SHORT TASK | Make an exact copy of the lines below.

SUPPLIED INFORMATION |
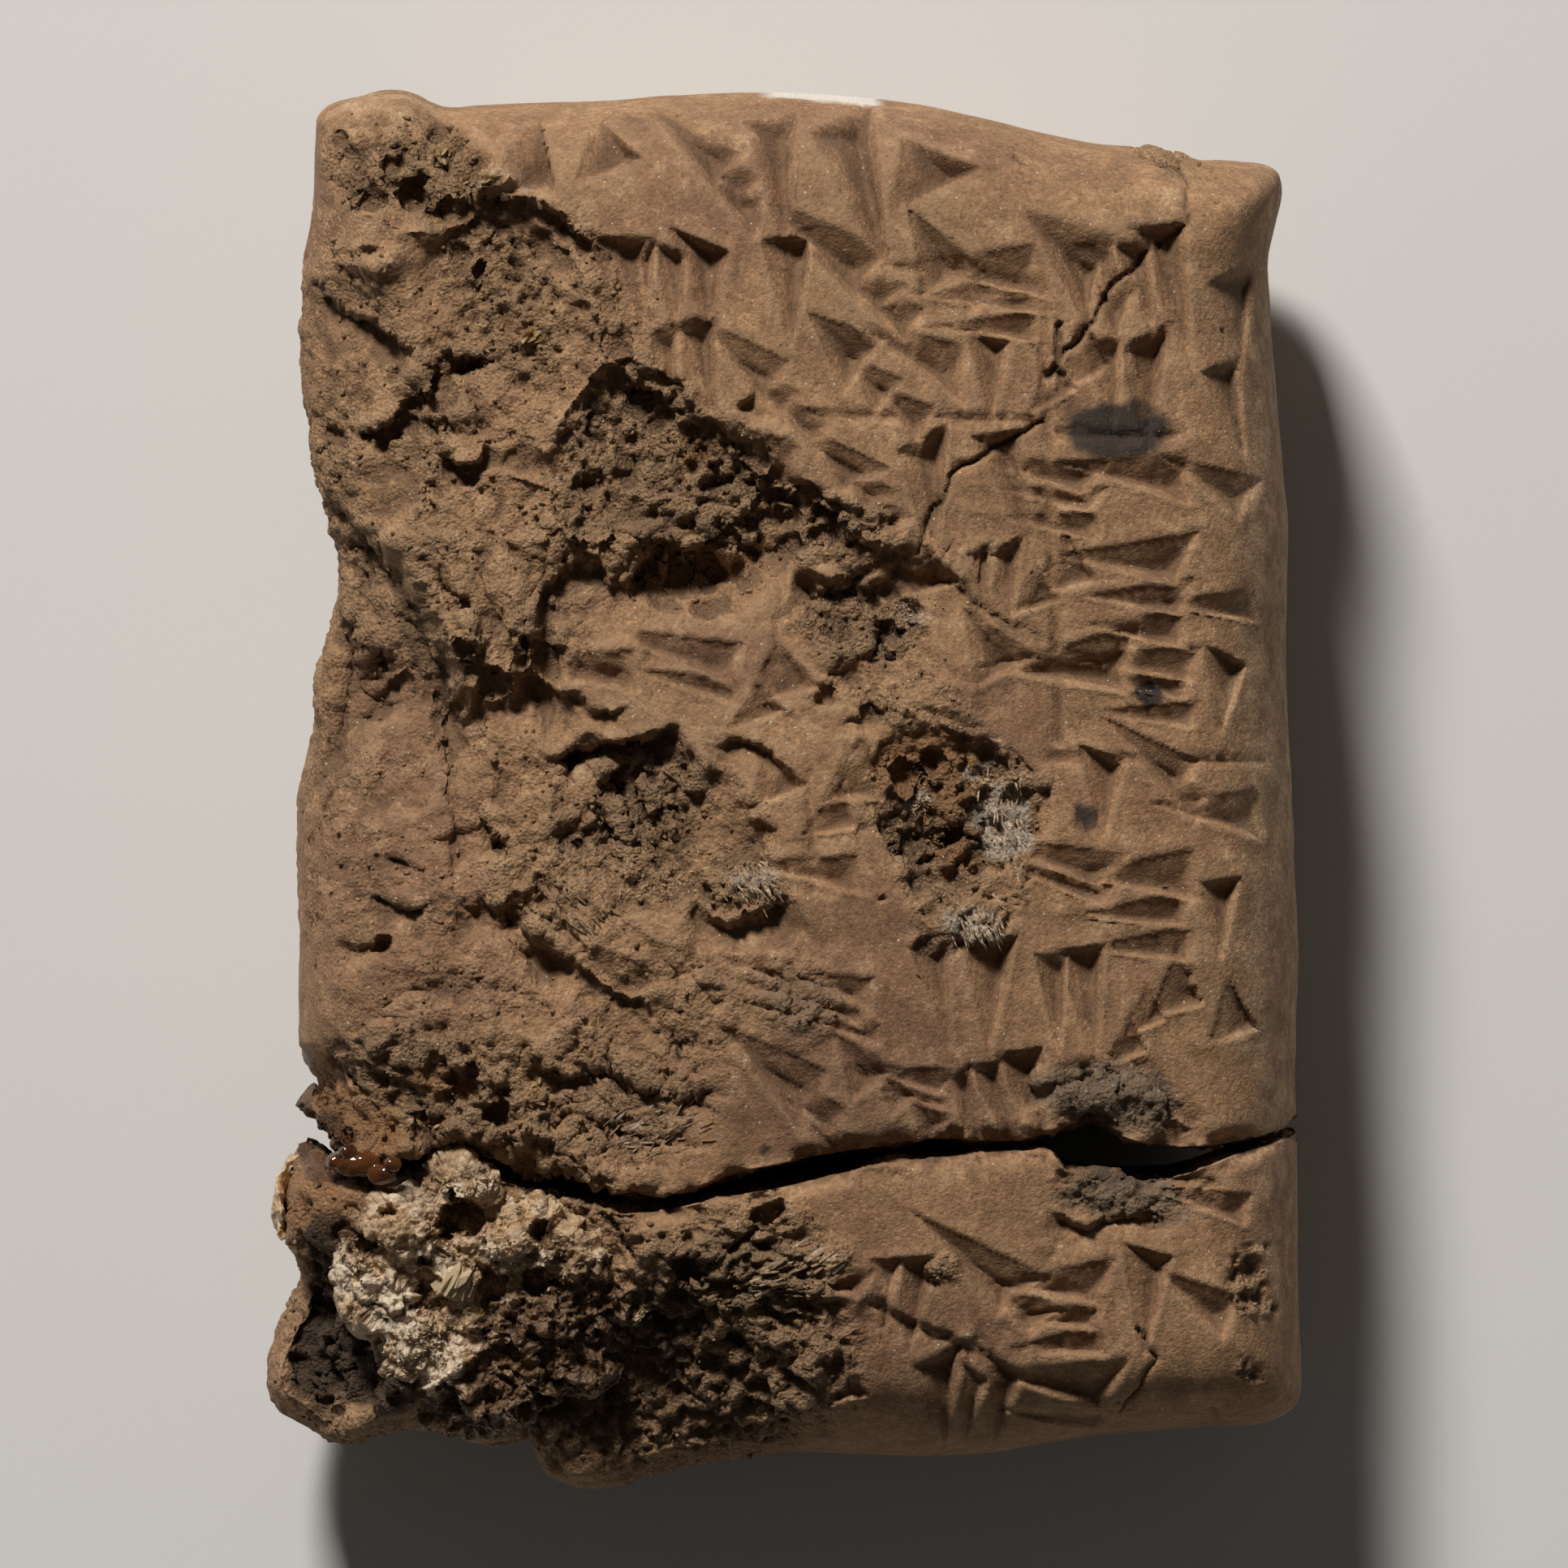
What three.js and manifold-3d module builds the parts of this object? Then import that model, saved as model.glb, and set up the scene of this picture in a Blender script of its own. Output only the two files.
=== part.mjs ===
// A small clay tablet covered with rows of pressed wedge strokes, broken across into two fragments.
// It lies on its back with the written face up. Millimetres, +X right, +Y to the head of the text,
// +Z up, origin on the surface it lies on, under the middle of its outline.
// The clay is one rounded slab: its outline is bent, its face hollowed where flakes have sprung off,
// the strokes and ruled lines are pressed in, and it is parted along the ragged break.
import * as THREE from 'three';
import { mergeVertices } from 'three/addons/utils/BufferGeometryUtils.js';
import Module from 'manifold-3d';

const wasm = await Module();
wasm.setup();

// Slab
const HALF_WIDTH = 18.6;
const HALF_LENGTH = 25.4;
const FLANK_HEIGHT = 15.4; // where the flanks meet the face
const FACE_DOME = 2.2; // how far the middle of the face stands above the flanks
const BACK_SWELL = 1.5; // how far the back rises from its lowest part to the flanks
const FLAT_SPOT = 0.3; // how much of that swell is worn flat, so that the slab lies still
const EDGE_ROLL = 4.2; // how far in from the outline the flanks roll over
const ROLL_POWER = 2.6; // 2 is a round flank, more is squarer
const SLAB_CUTS = { across: 23, along: 32, thick: 4 };

// Outline: [station, place] pairs of each side, taken round the bends that the edge has
const HEAD_EDGE = [
  [-18.4, 27.4], [-17.3, 26.5], [-16.2, 26.2], [-15.1, 25.9], [-14, 25.4], [-12.4, 25.4], [-6, 25.6],
  [-1, 25.9], [4.6, 25.5], [8, 24.8], [11.2, 24.1], [13.4, 23.8], [15.2, 23.4], [16.1, 23.5],
  [17.2, 23.9], [18.2, 24.7],
];
const FOOT_EDGE = [
  [-18.2, -25], [-17.6, -24.8], [-16.1, -24.7], [-14.7, -24.1], [-12.8, -24], [-11.2, -24.6],
  [-9.8, -24.5], [-9.2, -24.2], [-8.4, -25.8], [-6, -26], [-3, -25.4], [0.8, -25.1], [7, -25.1],
  [12.9, -24.3], [15.4, -24.1], [16.4, -24.3], [17.4, -24.7], [18.3, -25.2],
];
const LEFT_EDGE = [
  [-24.6, -19], [-23.2, -19.6], [-21.6, -19.2], [-19.8, -18.5], [-18.4, -18.2], [-16.8, -19],
  [-15.2, -18.5], [-13.6, -17.7], [-12, -17.5], [-10.5, -18.1], [-6, -18.2], [-1.2, -18.2], [1.8, -17.6],
  [5, -17.1], [7.6, -16.5], [9, -16.9], [10.6, -17.5], [12.4, -17.7], [16, -18.1], [20, -17.7],
  [22.2, -17.6], [23.4, -17.7], [24.6, -17.2],
];
const RIGHT_EDGE = [
  [-24.6, 19.3], [-23.4, 19.6], [-22, 19.4], [-13, 19.2], [-6.4, 19.2], [4, 18.8], [10.4, 18.9],
  [14.6, 18.5], [19.8, 18.1], [21.6, 18.4], [23.4, 18.9], [24.6, 18.6],
];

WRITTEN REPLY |
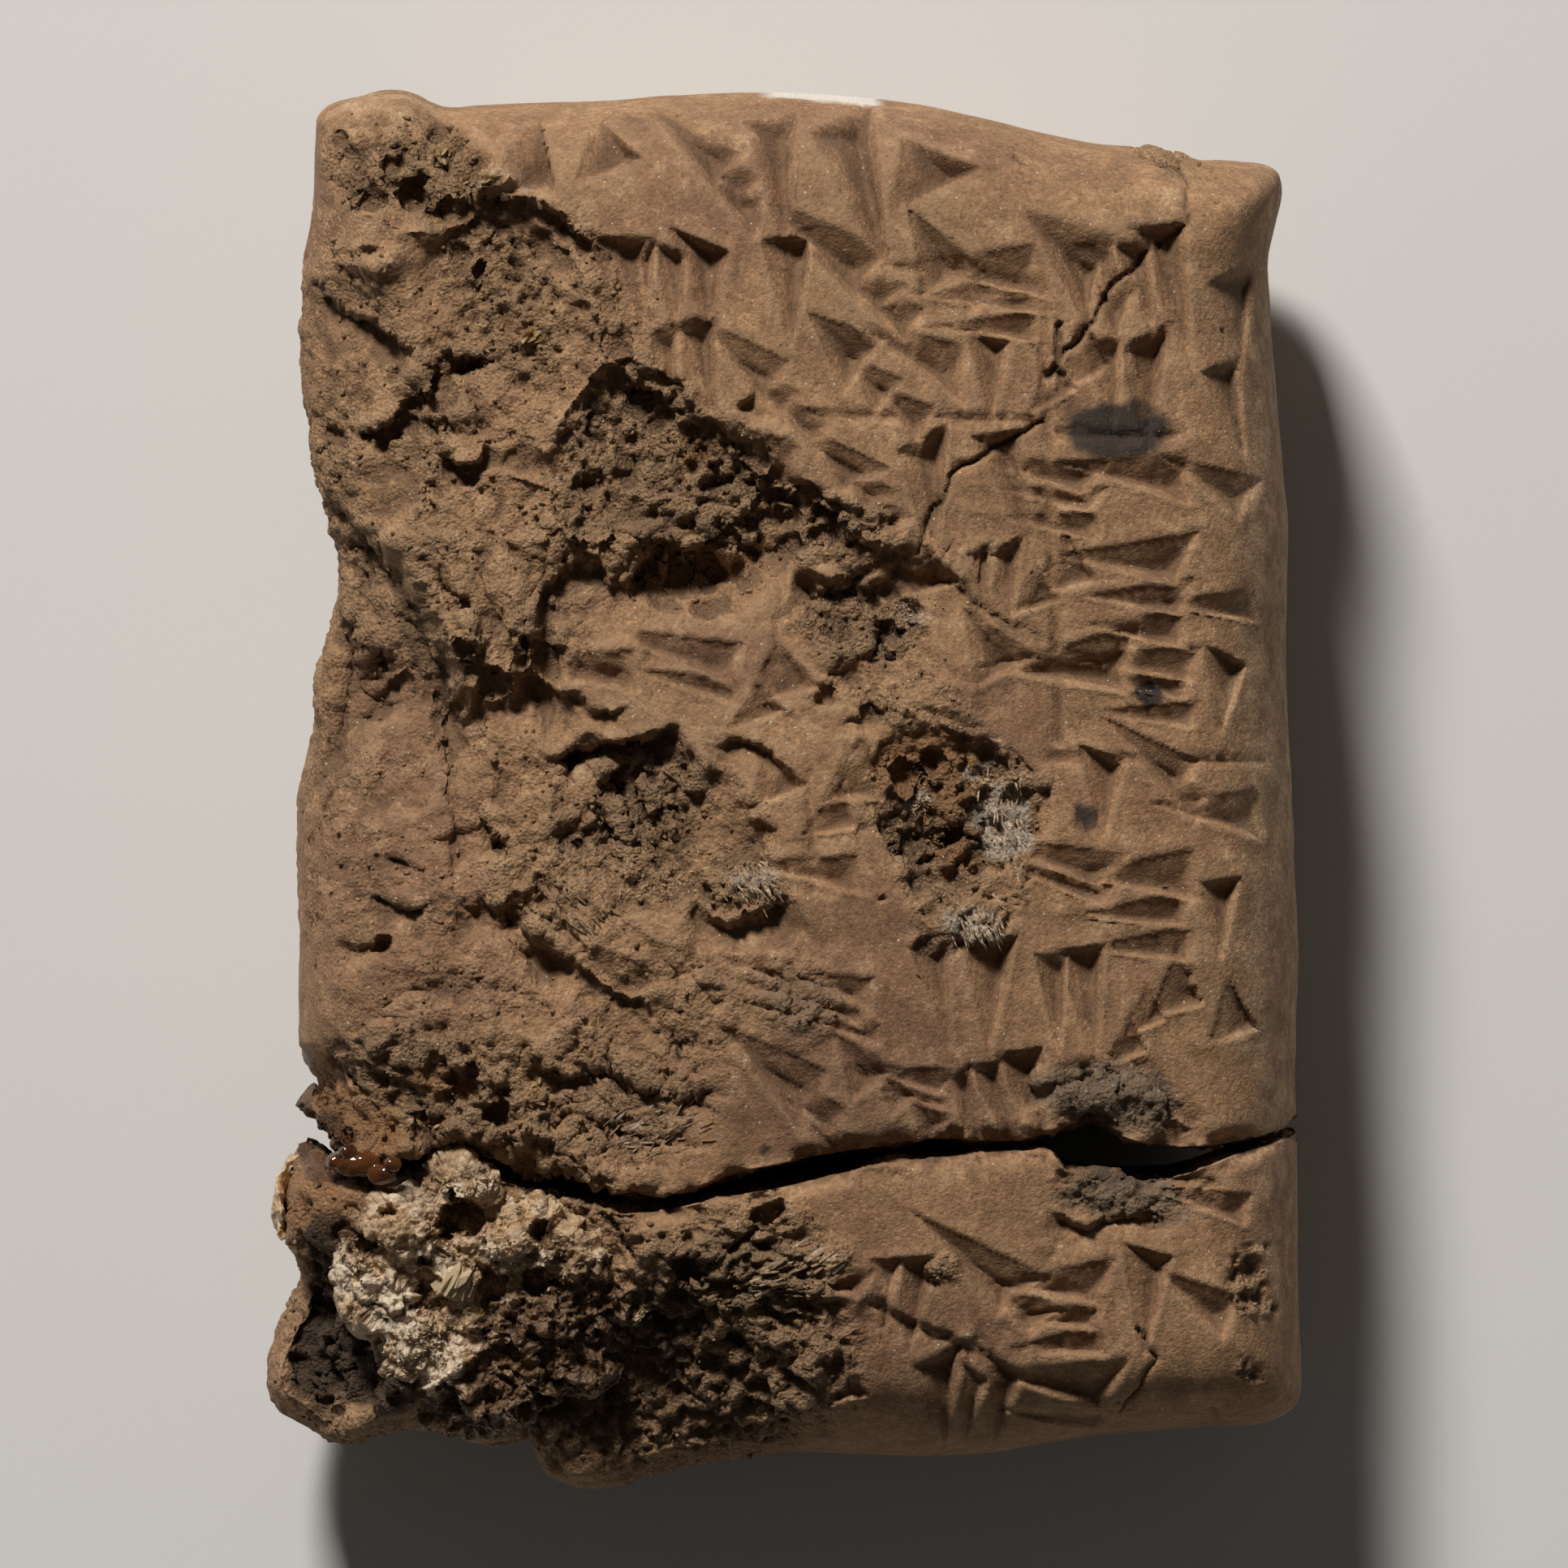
What three.js and manifold-3d module builds the parts of this object? Then import that model, saved as model.glb, and set up the scene of this picture in a Blender script of its own. Output only the two files.
=== part.mjs ===
// A small clay tablet covered with rows of pressed wedge strokes, broken across into two fragments.
// It lies on its back with the written face up. Millimetres, +X right, +Y to the head of the text,
// +Z up, origin on the surface it lies on, under the middle of its outline.
// The clay is one rounded slab: its outline is bent, its face hollowed where flakes have sprung off,
// the strokes and ruled lines are pressed in, and it is parted along the ragged break.
import * as THREE from 'three';
import { mergeVertices } from 'three/addons/utils/BufferGeometryUtils.js';
import Module from 'manifold-3d';

const wasm = await Module();
wasm.setup();

// Slab
const HALF_WIDTH = 18.6;
const HALF_LENGTH = 25.4;
const FLANK_HEIGHT = 15.4; // where the flanks meet the face
const FACE_DOME = 2.2; // how far the middle of the face stands above the flanks
const BACK_SWELL = 1.5; // how far the back rises from its lowest part to the flanks
const FLAT_SPOT = 0.3; // how much of that swell is worn flat, so that the slab lies still
const EDGE_ROLL = 4.2; // how far in from the outline the flanks roll over
const ROLL_POWER = 2.6; // 2 is a round flank, more is squarer
const SLAB_CUTS = { across: 23, along: 32, thick: 4 };

// Outline: [station, place] pairs of each side, taken round the bends that the edge has
const HEAD_EDGE = [
  [-18.4, 27.4], [-17.3, 26.5], [-16.2, 26.2], [-15.1, 25.9], [-14, 25.4], [-12.4, 25.4], [-6, 25.6],
  [-1, 25.9], [4.6, 25.5], [8, 24.8], [11.2, 24.1], [13.4, 23.8], [15.2, 23.4], [16.1, 23.5],
  [17.2, 23.9], [18.2, 24.7],
];
const FOOT_EDGE = [
  [-18.2, -25], [-17.6, -24.8], [-16.1, -24.7], [-14.7, -24.1], [-12.8, -24], [-11.2, -24.6],
  [-9.8, -24.5], [-9.2, -24.2], [-8.4, -25.8], [-6, -26], [-3, -25.4], [0.8, -25.1], [7, -25.1],
  [12.9, -24.3], [15.4, -24.1], [16.4, -24.3], [17.4, -24.7], [18.3, -25.2],
];
const LEFT_EDGE = [
  [-24.6, -19], [-23.2, -19.6], [-21.6, -19.2], [-19.8, -18.5], [-18.4, -18.2], [-16.8, -19],
  [-15.2, -18.5], [-13.6, -17.7], [-12, -17.5], [-10.5, -18.1], [-6, -18.2], [-1.2, -18.2], [1.8, -17.6],
  [5, -17.1], [7.6, -16.5], [9, -16.9], [10.6, -17.5], [12.4, -17.7], [16, -18.1], [20, -17.7],
  [22.2, -17.6], [23.4, -17.7], [24.6, -17.2],
];
const RIGHT_EDGE = [
  [-24.6, 19.3], [-23.4, 19.6], [-22, 19.4], [-13, 19.2], [-6.4, 19.2], [4, 18.8], [10.4, 18.9],
  [14.6, 18.5], [19.8, 18.1], [21.6, 18.4], [23.4, 18.9], [24.6, 18.6],
];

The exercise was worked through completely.